» Task to carry out:
Wherever "None" appears in a line, list that line.
◆ ◆ ◆ ◆ ◆ ◆ ◆
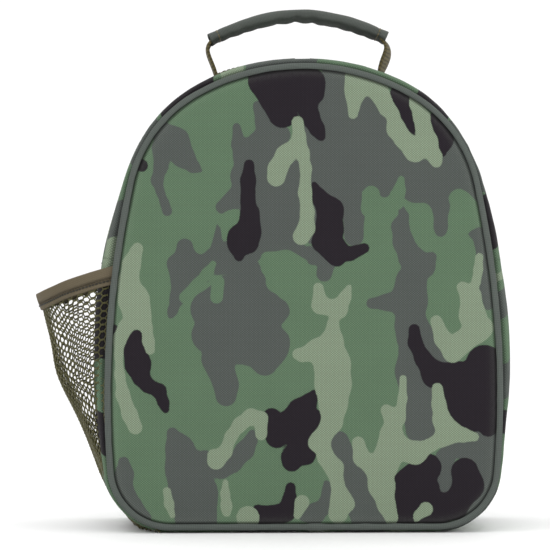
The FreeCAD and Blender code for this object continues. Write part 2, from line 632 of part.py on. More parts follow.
def round_the_feet(body):
    """Rounds the lower ends of the webbing about the line on which it flexes, so that they swing clear."""
    sketch = new_sketch(body, "feet", "YZ_Plane")
    middle, height, radius = size("handle_y"), size("handle_axis_height"), size("strap_width") / 2
    margin = radius + FOOT_CLEARANCE
    low = height - 2 * margin
    centre = V(middle, height, 0)
    arc = Part.ArcOfCircle(Part.Circle(centre, V(0, 0, 1), radius), math.pi, 2 * math.pi)
    points = [V(middle + radius, height, 0), V(middle + margin, height, 0), V(middle + margin, low, 0),
              V(middle - margin, low, 0), V(middle - margin, height, 0), V(middle - radius, height, 0)]
    sketch.addGeometry(arc, False)
    for start, end in zip(points, points[1:]):
        sketch.addGeometry(Part.LineSegment(start, end), False)
    join_ends(sketch, 0, 6)
    bind(sketch, "foot_radius", Sketcher.Constraint("Radius", 0, radius), "Sizes.strap_width / 2")
    bind(sketch, "flex_height", Sketcher.Constraint("DistanceY", -1, 1, 0, 3, height),
         "Sizes.handle_axis_height")
    bind(sketch, "flex_depth", Sketcher.Constraint("DistanceX", -1, 1, 0, 3, middle), "Sizes.handle_y")
    pocket_through(body, sketch)


def revolve_arch(body, sketch, angle):
    """Turns a section in the body's YZ plane about the body's Y axis, half of the angle each way."""
    feature = body.newObject("PartDesign::Revolution", sketch.Name + "_arch")
    feature.Profile = sketch
    feature.ReferenceAxis = (sketch, ["H_Axis"])
    feature.Angle = angle
    feature.Midplane = True
    body.Tip = feature
    doc.recompute()


def make_grip():
    """The grip: a fabric sleeve around a foam pad, with the webbing through the middle."""
    angle = math.degrees(2 * GRIP_ANGLE)
    sleeve = new_body("grip_sleeve")
    section = new_sketch(sleeve, "section", "YZ_Plane")
    add_rounded_rectangle(section, "outside", "Sizes.grip_width", "Sizes.grip_height", "Sizes.grip_radius",
                          "Sizes.grip_rounding")
    add_rounded_rectangle(section, "inside", "Sizes.grip_width - 2 * Sizes.grip_wall",
                          "Sizes.grip_height - 2 * Sizes.grip_wall", "Sizes.grip_radius",
                          "Sizes.grip_rounding - Sizes.grip_wall")
    revolve_arch(sleeve, section, angle)
    place(sleeve, 0, "Sizes.handle_y", GRIP_CENTRE)
    foam = new_body("grip_foam")
    section = new_sketch(foam, "section", "YZ_Plane")
    add_rounded_rectangle(section, "outside", "Sizes.grip_width - 2 * Sizes.grip_wall",
                          "Sizes.grip_height - 2 * Sizes.grip_wall", "Sizes.grip_radius",
                          "Sizes.grip_rounding - Sizes.grip_wall")
    slot_width = "(Sizes.strap_width / 2 + Sizes.strap_slot_gap)"
    slot_height = "(Sizes.strap / 2 + Sizes.strap_slot_gap)"
    add_rectangle(section, "slot", f"-{slot_width}", slot_width, f"Sizes.grip_radius - {slot_height}",
                  f"Sizes.grip_radius + {slot_height}")
    revolve_arch(foam, section, angle)
    place(foam, 0, "Sizes.handle_y", GRIP_CENTRE)


def make_patch(label, side):
    """A sewn end of the webbing, flat on the gusset under the grip, stitched through it."""
    body = new_body(label)
    reach = "Sizes.top_radius + Sizes.gusset_proud"
    section = new_sketch(body, "section", "YZ_Plane")
    add_rectangle(section, "end", "-Sizes.strap_width / 2", "Sizes.strap_width / 2", reach,
                  f"{reach} + Sizes.strap")
    span = math.degrees(size("patch_length") / evaluate(reach))
    gap = math.degrees((size("strap") / 2 + size("patch_gap")) / evaluate(reach))
    revolve_arch(body, section, span)
    place(body, 0, "Sizes.handle_y", CROWN_HEIGHT, f"{side} * (Sizes.strap_lean - {gap + span / 2:.6f})")


# ------------------------------------------------------------------------------------ side pocket

# The lowest place on the outline, above its bottom, where the pocket's seams are measured.
LOWEST_SEAM = 1


def pocket_sections(body, name, inside):
    """Level sections of the pocket: an arc from seam to seam, closed by a straight inside the bag.

    inside is an expression for how far the sections lie within the pocket's outer face.
    """
    sections = []
    for station, height, reach in POCKET_REACH:
        sketch = new_sketch(body, f"{name}_{station}", "XY_Plane", f"Sizes.{station}_height")
        seam = outline_x(max(height, size("outline_bottom") + LOWEST_SEAM)) - size("pocket_tuck")
        depth = f"(Sizes.pocket_half_depth - ({inside}))"
        rise = f"(Sizes.{station}_reach - ({inside}) - {seam:.3f})"
        radius = f"(({depth}) ^ 2 + ({rise}) ^ 2) / (2 * {rise})"
        half, bow, bend = evaluate(depth), evaluate(rise), evaluate(radius)
        half_angle = math.atan2(half, bend - bow)
        circle = Part.Circle(V(bend - bow - seam, 0, 0), V(0, 0, 1), bend)
        sketch.addGeometry(Part.ArcOfCircle(circle, math.pi - half_angle, math.pi + half_angle), False)
        sketch.addGeometry(Part.LineSegment(V(-seam, -half, 0), V(-seam, half, 0)), False)
        join_ends(sketch, 0, 2)
        sketch.addConstraint(Sketcher.Constraint("Vertical", 1))
        sketch.addConstraint(Sketcher.Constraint("PointOnObject", 0, 3, -1))
        sketch.addConstraint(Sketcher.Constraint("DistanceX", 1, 1, -1, 1, seam))
        bind(sketch, "seam_depth", Sketcher.Constraint("DistanceY", -1, 1, 1, 2, half), depth)
        bind(sketch, "bow_radius", Sketcher.Constraint("Radius", 0, bend), radius)
        sections.append(sketch)
    return sections


def pocket_loft(body, kind, sections):
    feature = body.newObject(kind, sections[0].Name + "_loft")
    feature.Profile = sections[0]
    feature.Sections = sections[1:]
    feature.Ruled = False
    body.Tip = feature
    doc.recompute()


def cut_pocket_away_from_bag(body):
    sketch = new_sketch(body, "bag", "XZ_Plane")
    add_outline(sketch, "bag", "Sizes.gusset_proud + Sizes.pocket_gap")
    pocket_through(body, sketch)


# How far a cut along the rim goes to each side of the pocket's seam.
CUT_REACH = 80


def cut_pocket_along_rim(body, name, drop, upper):
    """Cuts along the sloping rim, drop under its upper edge, and keeps the lower or the upper side."""
    slope = math.tan(math.radians(size("pocket_tilt")))
    seam = -outline_x(size("pocket_rim_height"))
    top = size("pocket_rim_height") - evaluate(drop)
    inner, outer = seam + CUT_REACH, seam - CUT_REACH
    inner_z, outer_z = top + slope * CUT_REACH, top - slope * CUT_REACH
    sketch = new_sketch(body, name, "XZ_Plane")
    level = -FAR if upper else FAR
    points = [V(inner, inner_z, 0), V(outer, outer_z, 0), V(outer, level, 0), V(inner, level, 0)]
    for start, end in zip(points, points[1:] + points[:1]):
        sketch.addGeometry(Part.LineSegment(start, end), False)
    join_ends(sketch, 0, 4)
    pocket_through(body, sketch)


def make_pocket():
    """The mesh pocket: sewn into both side seams and around the bottom corner, open at the top."""
    net = new_body("mesh_pocket")
    pocket_loft(net, "PartDesign::AdditiveLoft", pocket_sections(net, "outside", "0"))
    pocket_loft(net, "PartDesign::SubtractiveLoft", pocket_sections(net, "inside", "Sizes.mesh"))
    cut_pocket_away_from_bag(net)
    cut_pocket_along_rim(net, "rim", "Sizes.pocket_rim", False)
    rim = new_body("pocket_rim")
    proud = "(Sizes.pocket_rim_thickness - Sizes.mesh) / 2"
    pocket_loft(rim, "PartDesign::AdditiveLoft", pocket_sections(rim, "outside", f"-{proud}"))
    pocket_loft(rim, "PartDesign::SubtractiveLoft",
                pocket_sections(rim, "inside", f"Sizes.pocket_rim_thickness - {proud}"))
    cut_pocket_away_from_bag(rim)
    cut_pocket_along_rim(rim, "upper", "0", False)
    cut_pocket_along_rim(rim, "lower", "Sizes.pocket_rim", True)


# ------------------------------------------------------------------------------------ the whole bag

def make_bag():
    make_back()
    make_front("lower", None, FOLD_BELOW)
    make_front("lid", FOLD_ABOVE, None)
    make_base_gusset()
    make_zip_strips()
    make_seam_bindings()
    make_zip()
    for side, name in ((-1, "left"), (1, "right")):
        make_slider(f"slider_{name}", f"{side} * Sizes.slider_angle")
        make_pull(f"pull_{name}", f"{side} * Sizes.slider_angle", side)
        make_patch(f"strap_end_{name}", side)
    make_strap()
    make_grip()
    make_pocket()


def write_parts():
    doc.recompute()
    for item in doc.Objects:
        if "Invalid" in item.State or "Error" in item.State:
            raise RuntimeError(f"{item.Label} is not valid: {item.State}")
    bodies = [item for item in doc.Objects if item.TypeId == "PartDesign::Body"]
    for body in bodies:
        if body.Shape.isNull() or not body.Shape.isValid():
            raise RuntimeError(f"{body.Label} has no valid shape")
    os.makedirs("parts", exist_ok=True)
    for body in bodies:
        body.Shape.exportStep(os.path.join("parts", body.Label + ".step"))


make_bag()
write_parts()
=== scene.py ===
"""Looks of the insulated cooler bag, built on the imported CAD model.

Points and sizes are in millimetres in the row frame until a mesh is made, which is in metres. Cloth carries
its own thread directions in its UV map, in metres, so a weave runs true to scale around every bend.
"""
import math

import bmesh
import bpy
import numpy as np
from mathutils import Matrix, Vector, geometry, noise


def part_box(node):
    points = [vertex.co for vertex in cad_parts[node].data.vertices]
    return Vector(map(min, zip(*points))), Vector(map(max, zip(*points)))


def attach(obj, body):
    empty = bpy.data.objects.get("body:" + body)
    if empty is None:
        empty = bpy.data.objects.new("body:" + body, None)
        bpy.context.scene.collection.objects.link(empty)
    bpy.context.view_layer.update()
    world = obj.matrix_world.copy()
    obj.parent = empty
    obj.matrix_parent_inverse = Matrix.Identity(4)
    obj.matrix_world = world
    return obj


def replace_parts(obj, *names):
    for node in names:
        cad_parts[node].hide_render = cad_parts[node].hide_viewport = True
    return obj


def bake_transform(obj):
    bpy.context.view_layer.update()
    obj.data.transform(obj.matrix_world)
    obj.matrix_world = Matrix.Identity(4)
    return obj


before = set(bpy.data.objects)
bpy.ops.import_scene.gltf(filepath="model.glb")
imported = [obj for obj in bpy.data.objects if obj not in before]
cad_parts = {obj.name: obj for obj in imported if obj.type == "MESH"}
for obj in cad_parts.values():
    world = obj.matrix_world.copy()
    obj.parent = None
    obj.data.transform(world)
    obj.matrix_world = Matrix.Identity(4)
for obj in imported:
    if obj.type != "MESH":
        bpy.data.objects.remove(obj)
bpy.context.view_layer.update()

MM = 0.001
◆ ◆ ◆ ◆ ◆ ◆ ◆
» Solved exercise:
    make_front("lower", None, FOLD_BELOW)
    make_front("lid", FOLD_ABOVE, None)
    if empty is None:
        empty = bpy.data.objects.new("body:" + body, None)
    obj.parent = None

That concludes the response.